One of the best known of the six nations is the Seneca, and arguably the most famous Seneca chief was Ely Samuel Parker. Over the course of his life, he was a Seneca chief, a civil engineer, a close friend and adjutant to General Ulysses S. Grant, an advocate for the Indian peoples, and the first Native American Commissioner of the Department of Indian Affairs. His marriage to a much younger socialite scandalized Washington, and he made a fortune on Wall Street and lost it all. He ended his life in genteel poverty, working for nearly 20 years in an obscure position for the New York City Police Department.
Parker was a largely self-taught engineer who worked on various canal projects and was hired by the Department of the Treasury to supervise the construction of several buildings in Galena, Illinois where he met a shy salesclerk named Ulysses S. Grant. At the age of 18, he dined with President Polk, later talked with President Lincoln, and had the commanding general of the US Army as the best man at his wedding.
He was the principal source for the first serious ethnological work by one of the first American ethnologists who dedicated the book to Parker. He was a plaintiff before the US Supreme Court when he was in his teens and was so important in the Seneca’s struggle to retain their Tonawanda reservation that he was made grand sachem—principal chief—in his early 20s.
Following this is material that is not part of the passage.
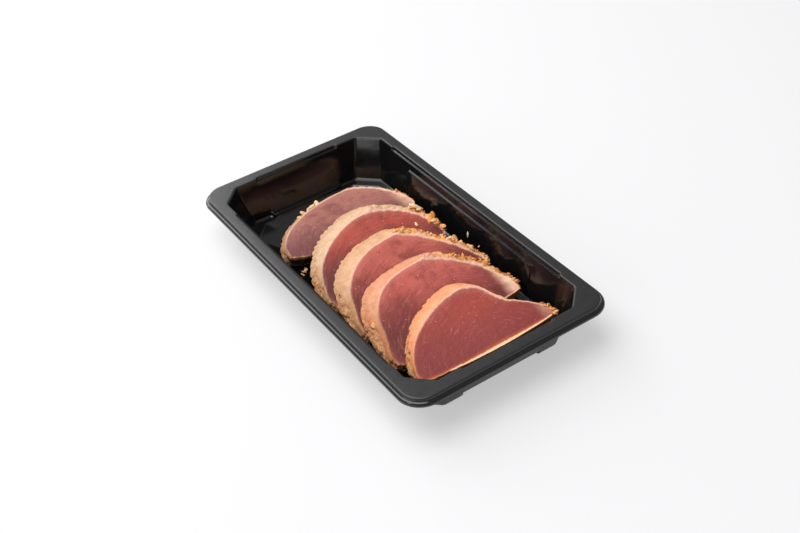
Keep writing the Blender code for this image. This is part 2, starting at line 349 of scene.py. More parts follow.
tray_sheet = skin("tray_sheet", tray_surface()[None], (-1,), black_sheet())
thickness = tray_sheet.modifiers.new("sheet", "SOLIDIFY")
thickness.thickness = SHEET * MM
thickness.offset = -1.0
thickness.use_even_offset = True
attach(tray_sheet, "root")
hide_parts("tray")

# The slices
# Rare tuna loin, seared on the outside, chilled and cut on the bias across the grain.
# Each slice is a dome with a red face, a pale cooked rim that shows as a band down its
# left side, and a browned, crumbling crust. They lie in a row, each on the one behind.

THICKNESS = 7.6
BORDER_ROUND = 0.6
FLOOR_GAP = 1.4
ROUND_STEPS = 600
FACE_SINK = 0.1
BORDER_SCALE = 0.985
SINK_STATIONS = (FACE_SINK, BORDER_ROUND, THICKNESS / 2, THICKNESS - BORDER_ROUND, THICKNESS)
SPREAD_BY_SINK = (0.0, 0.05, 0.5, 0.95, 1.0)
ROUGH_BY_SINK = (0.8, 1.0, 0.9, 0.3, 0.0)
SCALE_STATIONS = (0.55, 0.9, BORDER_SCALE)
ROUGH_BY_SCALE = (0.0, 0.3, 0.8)
HEEL_POWER = 1.6
MIDDLE_SHIFT = 2.0
MIDDLE_RISE = 0.45
SHOULDER_START = 8.0
SHOULDER_END = 20.0
TONGUE_POWER = 4.0
TONGUE_EASE = 15.0
FLARE_EASE = 30.0
FLARE_LOW = -4.0
FLARE_HIGH = 18.0
DRIFT_EASE = 25.0
DRIFT_LOW = -24.0
DRIFT_HIGH = 20.0
SHIFT_RISE = 0.55
UNDERCUT_TOP = 14.0
NEST_GAP = 0.6
WALL_LIMIT = 47.3
CRUST_REACH = 1.2
CRAG_REACH = 2.2
CRAG_LIFT = 1.1
CRUMBLE = 0.5
TORN_REACH = 1.6
LUMP_SIZE = 2.6
GRIT_SIZE = 1.1
FIBRE_SIZE = 0.8
CRUMBLE_SIZE = 1.5
FACE_WAVE_SIZE = 13.0
SEAR_CUT = 1.5
SEAR_LEFT = (4.0, 30.0)
SEAR_LOW = (10.0, 42.0)
SEAR_SINK = (0.8, 5.0)
FLAKE_CUT = 0.45
FLAKE_SIZE = 2.8
FRAY_CUT = 1.1
FRAY_SIZE = 1.7
FRAY_SWEEP = 4.5
FRAY_LEFT = (-10.0, 10.0)
FRAY_SINK = (3.5, 6.6)
FRAY_SCALE = (0.9, 0.97)
TIP_START = 11.0
TIP_END = 1.5
BROWN_FADE = 14.0
SHADE_LEFT = (-8.0, 28.0)
SHADE_LOW = (8.0, 42.0)
HEEL_RISE = (1.0, 9.0)
STREAK_LENGTH = 8.0
STREAK_ARM = 40.0
STREAK_CENTRE = 8.0
WAVE = 0.5
COOKED_CREAM = (0.62, 0.3, 0.24)
COOKED_RIM = (0.66, 0.4, 0.29)
PALE_SPECK_AND_GLINT = (0.72, 0.45, 0.36)
PALE_TIP = (0.66, 0.4, 0.27)
HEEL_ORANGE = (0.44, 0.085, 0.025)
HEEL_EDGE = (0.86, 0.56, 0.34)
TAN_SHARE = (0.82, 0.66, 0.5)
BURNT_BROWN = (0.36, 0.15, 0.05)
BURNT_GOLD = (0.56, 0.3, 0.14)
SCORCHED_ORANGE = (0.5, 0.16, 0.03)
CRACK_BROWN = (0.22, 0.08, 0.028)
FLECK_BROWN = (0.36, 0.17, 0.06)
FOOT_BROWN = (0.2, 0.075, 0.028)
SHADOW_BLACK = (0.02, 0.01, 0.006)
CRUST_BROWN = (0.19, 0.055, 0.012)
CRUST_GOLD = (0.64, 0.26, 0.055)
CRUST_PALE = (0.7, 0.38, 0.15)
CRUST_CRACK = (0.14, 0.042, 0.012)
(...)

He tried twice to join the Union forces but was rejected being told it was a “white man’s war.” He was only able to join the Army through the influence of Grant and another general. His most famous moment came during the surrender of General Robert E. Lee’s Army of Northern Virginia at Appomattox. He transcribed and copied the surrender documents which were signed by Lee and Grant, and he shook hands with Lee who said to Parker, “It is good to see an original American here." To that, Parker responded “We are all Americans.”
As this all suggests, Parker was a man of two worlds. He was instrumental in saving some of the Seneca lands without which the Seneca would have probably been moved west to Kansas. His quest for success was repeatedly stymied by racism which prevented him from becoming a lawyer and joining the New York bar and which prevented him from joining the Union forces for two years. He managed to overcome the bias against Native Americans time and time again.
He also had a useful knack for making powerful friends and he remained a Seneca chief all his life, sometimes living on his property on the Tonawanda reservation. As commissioner of the Bureau of Indian Affairs, he was the most famous and most powerful Native American in America, yet he ended his life sickly and almost forgotten.